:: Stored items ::
────────────────────

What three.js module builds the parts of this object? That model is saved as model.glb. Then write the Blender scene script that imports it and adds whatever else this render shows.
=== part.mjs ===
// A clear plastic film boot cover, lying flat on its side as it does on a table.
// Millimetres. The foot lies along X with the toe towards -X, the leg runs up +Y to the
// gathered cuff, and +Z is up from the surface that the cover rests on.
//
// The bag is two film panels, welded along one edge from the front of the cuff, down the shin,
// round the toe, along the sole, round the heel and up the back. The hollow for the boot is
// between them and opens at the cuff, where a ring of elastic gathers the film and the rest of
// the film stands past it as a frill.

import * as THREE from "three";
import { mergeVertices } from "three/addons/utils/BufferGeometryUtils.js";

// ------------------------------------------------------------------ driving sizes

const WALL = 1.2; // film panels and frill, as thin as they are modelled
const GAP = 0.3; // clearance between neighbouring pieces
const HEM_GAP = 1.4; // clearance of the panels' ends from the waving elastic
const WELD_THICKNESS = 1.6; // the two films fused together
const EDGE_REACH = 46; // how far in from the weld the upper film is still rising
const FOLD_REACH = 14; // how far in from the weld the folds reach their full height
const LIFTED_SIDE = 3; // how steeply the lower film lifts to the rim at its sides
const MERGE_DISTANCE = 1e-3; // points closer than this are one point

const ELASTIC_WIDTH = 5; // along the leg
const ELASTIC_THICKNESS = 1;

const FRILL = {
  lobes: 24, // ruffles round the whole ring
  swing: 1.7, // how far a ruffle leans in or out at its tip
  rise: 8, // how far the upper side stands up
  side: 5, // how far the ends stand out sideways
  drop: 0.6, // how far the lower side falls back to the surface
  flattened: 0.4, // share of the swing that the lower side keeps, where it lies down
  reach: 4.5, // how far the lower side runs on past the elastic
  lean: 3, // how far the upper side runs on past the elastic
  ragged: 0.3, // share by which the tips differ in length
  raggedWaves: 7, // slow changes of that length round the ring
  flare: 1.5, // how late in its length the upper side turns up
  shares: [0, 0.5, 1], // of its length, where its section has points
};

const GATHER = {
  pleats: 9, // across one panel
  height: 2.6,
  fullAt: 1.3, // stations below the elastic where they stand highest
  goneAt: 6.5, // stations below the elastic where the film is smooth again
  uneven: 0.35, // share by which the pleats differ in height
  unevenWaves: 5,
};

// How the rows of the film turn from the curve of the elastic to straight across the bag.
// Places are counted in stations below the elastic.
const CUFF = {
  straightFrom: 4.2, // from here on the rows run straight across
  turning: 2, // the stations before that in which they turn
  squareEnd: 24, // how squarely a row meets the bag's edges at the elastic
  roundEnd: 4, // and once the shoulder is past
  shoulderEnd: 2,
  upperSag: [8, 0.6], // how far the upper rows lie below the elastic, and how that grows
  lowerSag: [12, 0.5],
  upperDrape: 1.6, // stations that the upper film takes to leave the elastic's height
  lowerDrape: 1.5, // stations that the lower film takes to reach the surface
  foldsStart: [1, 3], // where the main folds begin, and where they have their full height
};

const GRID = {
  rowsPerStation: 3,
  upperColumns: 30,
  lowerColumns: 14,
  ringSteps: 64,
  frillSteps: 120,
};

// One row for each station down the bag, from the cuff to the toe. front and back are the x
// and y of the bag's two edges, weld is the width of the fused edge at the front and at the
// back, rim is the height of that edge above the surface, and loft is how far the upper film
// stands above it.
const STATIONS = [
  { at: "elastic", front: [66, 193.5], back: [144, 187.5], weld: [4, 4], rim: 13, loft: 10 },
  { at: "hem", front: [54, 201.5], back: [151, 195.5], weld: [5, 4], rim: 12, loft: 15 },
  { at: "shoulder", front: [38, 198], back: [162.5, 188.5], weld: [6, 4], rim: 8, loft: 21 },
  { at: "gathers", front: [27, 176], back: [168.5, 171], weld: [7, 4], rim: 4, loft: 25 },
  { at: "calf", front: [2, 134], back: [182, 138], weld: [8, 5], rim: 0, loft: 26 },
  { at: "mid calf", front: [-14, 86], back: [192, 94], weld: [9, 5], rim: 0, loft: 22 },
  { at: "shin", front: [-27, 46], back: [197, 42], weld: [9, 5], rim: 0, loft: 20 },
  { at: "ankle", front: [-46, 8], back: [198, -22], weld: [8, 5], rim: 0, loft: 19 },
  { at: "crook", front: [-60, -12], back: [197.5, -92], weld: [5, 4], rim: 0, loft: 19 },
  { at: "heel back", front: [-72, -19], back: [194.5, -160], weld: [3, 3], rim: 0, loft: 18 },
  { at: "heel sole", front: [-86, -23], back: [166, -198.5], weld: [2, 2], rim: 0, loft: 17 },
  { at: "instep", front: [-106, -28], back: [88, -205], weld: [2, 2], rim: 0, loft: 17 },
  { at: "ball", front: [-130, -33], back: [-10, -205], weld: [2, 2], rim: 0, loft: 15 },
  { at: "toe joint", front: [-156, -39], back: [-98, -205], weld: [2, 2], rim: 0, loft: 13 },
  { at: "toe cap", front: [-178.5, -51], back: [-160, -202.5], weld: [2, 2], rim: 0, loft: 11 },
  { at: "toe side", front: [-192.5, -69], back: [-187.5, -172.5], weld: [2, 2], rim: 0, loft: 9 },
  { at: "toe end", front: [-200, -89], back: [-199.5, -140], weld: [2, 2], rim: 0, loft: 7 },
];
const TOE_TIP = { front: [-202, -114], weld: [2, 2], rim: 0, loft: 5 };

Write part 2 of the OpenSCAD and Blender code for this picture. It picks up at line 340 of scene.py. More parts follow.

────────────────────

:: Task goal ::
Copy all the records above precisely.

:: Written response ::
What three.js module builds the parts of this object? That model is saved as model.glb. Then write the Blender scene script that imports it and adds whatever else this render shows.
=== part.mjs ===
// A clear plastic film boot cover, lying flat on its side as it does on a table.
// Millimetres. The foot lies along X with the toe towards -X, the leg runs up +Y to the
// gathered cuff, and +Z is up from the surface that the cover rests on.
//
// The bag is two film panels, welded along one edge from the front of the cuff, down the shin,
// round the toe, along the sole, round the heel and up the back. The hollow for the boot is
// between them and opens at the cuff, where a ring of elastic gathers the film and the rest of
// the film stands past it as a frill.

import * as THREE from "three";
import { mergeVertices } from "three/addons/utils/BufferGeometryUtils.js";

// ------------------------------------------------------------------ driving sizes

const WALL = 1.2; // film panels and frill, as thin as they are modelled
const GAP = 0.3; // clearance between neighbouring pieces
const HEM_GAP = 1.4; // clearance of the panels' ends from the waving elastic
const WELD_THICKNESS = 1.6; // the two films fused together
const EDGE_REACH = 46; // how far in from the weld the upper film is still rising
const FOLD_REACH = 14; // how far in from the weld the folds reach their full height
const LIFTED_SIDE = 3; // how steeply the lower film lifts to the rim at its sides
const MERGE_DISTANCE = 1e-3; // points closer than this are one point

const ELASTIC_WIDTH = 5; // along the leg
const ELASTIC_THICKNESS = 1;

const FRILL = {
  lobes: 24, // ruffles round the whole ring
  swing: 1.7, // how far a ruffle leans in or out at its tip
  rise: 8, // how far the upper side stands up
  side: 5, // how far the ends stand out sideways
  drop: 0.6, // how far the lower side falls back to the surface
  flattened: 0.4, // share of the swing that the lower side keeps, where it lies down
  reach: 4.5, // how far the lower side runs on past the elastic
  lean: 3, // how far the upper side runs on past the elastic
  ragged: 0.3, // share by which the tips differ in length
  raggedWaves: 7, // slow changes of that length round the ring
  flare: 1.5, // how late in its length the upper side turns up
  shares: [0, 0.5, 1], // of its length, where its section has points
};

const GATHER = {
  pleats: 9, // across one panel
  height: 2.6,
  fullAt: 1.3, // stations below the elastic where they stand highest
  goneAt: 6.5, // stations below the elastic where the film is smooth again
  uneven: 0.35, // share by which the pleats differ in height
  unevenWaves: 5,
};

// How the rows of the film turn from the curve of the elastic to straight across the bag.
// Places are counted in stations below the elastic.
const CUFF = {
  straightFrom: 4.2, // from here on the rows run straight across
  turning: 2, // the stations before that in which they turn
  squareEnd: 24, // how squarely a row meets the bag's edges at the elastic
  roundEnd: 4, // and once the shoulder is past
  shoulderEnd: 2,
  upperSag: [8, 0.6], // how far the upper rows lie below the elastic, and how that grows
  lowerSag: [12, 0.5],
  upperDrape: 1.6, // stations that the upper film takes to leave the elastic's height
  lowerDrape: 1.5, // stations that the lower film takes to reach the surface
  foldsStart: [1, 3], // where the main folds begin, and where they have their full height
};

const GRID = {
  rowsPerStation: 3,
  upperColumns: 30,
  lowerColumns: 14,
  ringSteps: 64,
  frillSteps: 120,
};

// One row for each station down the bag, from the cuff to the toe. front and back are the x
// and y of the bag's two edges, weld is the width of the fused edge at the front and at the
// back, rim is the height of that edge above the surface, and loft is how far the upper film
// stands above it.
const STATIONS = [
  { at: "elastic", front: [66, 193.5], back: [144, 187.5], weld: [4, 4], rim: 13, loft: 10 },
  { at: "hem", front: [54, 201.5], back: [151, 195.5], weld: [5, 4], rim: 12, loft: 15 },
  { at: "shoulder", front: [38, 198], back: [162.5, 188.5], weld: [6, 4], rim: 8, loft: 21 },
  { at: "gathers", front: [27, 176], back: [168.5, 171], weld: [7, 4], rim: 4, loft: 25 },
  { at: "calf", front: [2, 134], back: [182, 138], weld: [8, 5], rim: 0, loft: 26 },
  { at: "mid calf", front: [-14, 86], back: [192, 94], weld: [9, 5], rim: 0, loft: 22 },
  { at: "shin", front: [-27, 46], back: [197, 42], weld: [9, 5], rim: 0, loft: 20 },
  { at: "ankle", front: [-46, 8], back: [198, -22], weld: [8, 5], rim: 0, loft: 19 },
  { at: "crook", front: [-60, -12], back: [197.5, -92], weld: [5, 4], rim: 0, loft: 19 },
  { at: "heel back", front: [-72, -19], back: [194.5, -160], weld: [3, 3], rim: 0, loft: 18 },
  { at: "heel sole", front: [-86, -23], back: [166, -198.5], weld: [2, 2], rim: 0, loft: 17 },
  { at: "instep", front: [-106, -28], back: [88, -205], weld: [2, 2], rim: 0, loft: 17 },
  { at: "ball", front: [-130, -33], back: [-10, -205], weld: [2, 2], rim: 0, loft: 15 },
  { at: "toe joint", front: [-156, -39], back: [-98, -205], weld: [2, 2], rim: 0, loft: 13 },
  { at: "toe cap", front: [-178.5, -51], back: [-160, -202.5], weld: [2, 2], rim: 0, loft: 11 },
  { at: "toe side", front: [-192.5, -69], back: [-187.5, -172.5], weld: [2, 2], rim: 0, loft: 9 },
  { at: "toe end", front: [-200, -89], back: [-199.5, -140], weld: [2, 2], rim: 0, loft: 7 },
];
const TOE_TIP = { front: [-202, -114], weld: [2, 2], rim: 0, loft: 5 };

Write part 2 of the OpenSCAD and Blender code for this picture. It picks up at line 340 of scene.py. More parts follow.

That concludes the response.